The gradient vector packages all partial derivatives of a scalar-valued function into one object:

$\nabla f = \left(\frac{\partial f}{\partial x_1},\; \frac{\partial f}{\partial x_2},\; \ldots,\; \frac{\partial f}{\partial x_n}\right)$

It points in the direction of greatest increase of $f$ and its magnitude gives the rate of that increase. The chain rule for a scalar function $f$ composed with a path $\mathbf{r}(t)$ can be written compactly as $\frac{df}{dt} = \nabla f \cdot \mathbf{r}'(t)$ .

When the outer function is vector-valued, the gradient generalizes to the Jacobian matrix. For $\mathbf{f}(x_1, \ldots, x_n) = (f_1, f_2, \ldots, f_m)$ , the Jacobian is the $m \times n$ matrix whose $(i, j)$ -entry is $\frac{\partial f_i}{\partial x_j}$ :

$J_{\mathbf{f}} = \begin{pmatrix} \frac{\partial f_1}{\partial x_1} & \cdots & \frac{\partial f_1}{\partial x_n} \\ \vdots & \ddots & \vdots \\ \frac{\partial f_m}{\partial x_1} & \cdots & \frac{\partial f_m}{\partial x_n} \end{pmatrix}$

The most general form of the multivariable chain rule is then matrix multiplication of Jacobians.
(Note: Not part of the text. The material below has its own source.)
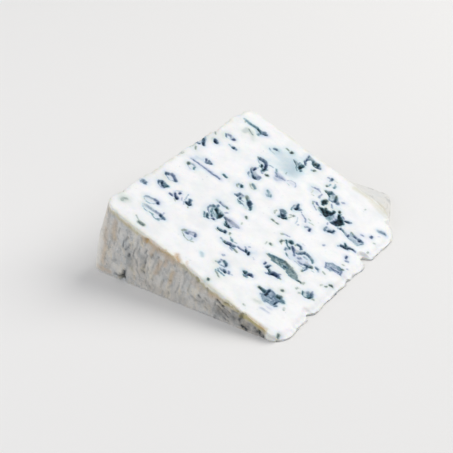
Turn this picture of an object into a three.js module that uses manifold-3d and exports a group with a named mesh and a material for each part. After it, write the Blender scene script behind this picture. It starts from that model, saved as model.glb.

If $\mathbf{f}$ maps $\mathbb{R}^n \to \mathbb{R}^m$ and $\mathbf{g}$ maps $\mathbb{R}^p \to \mathbb{R}^n$ , then:

$J_{\mathbf{f} \circ \mathbf{g}} = J_{\mathbf{f}} \cdot J_{\mathbf{g}}$

Every version of the chain rule you'll encounter in this course (scalar with one parameter, scalar with several parameters, vector-valued compositions) is a special case of this single matrix equation. When you're unsure how to set up a chain rule problem, writing out the Jacobians and multiplying them will always give the correct answer.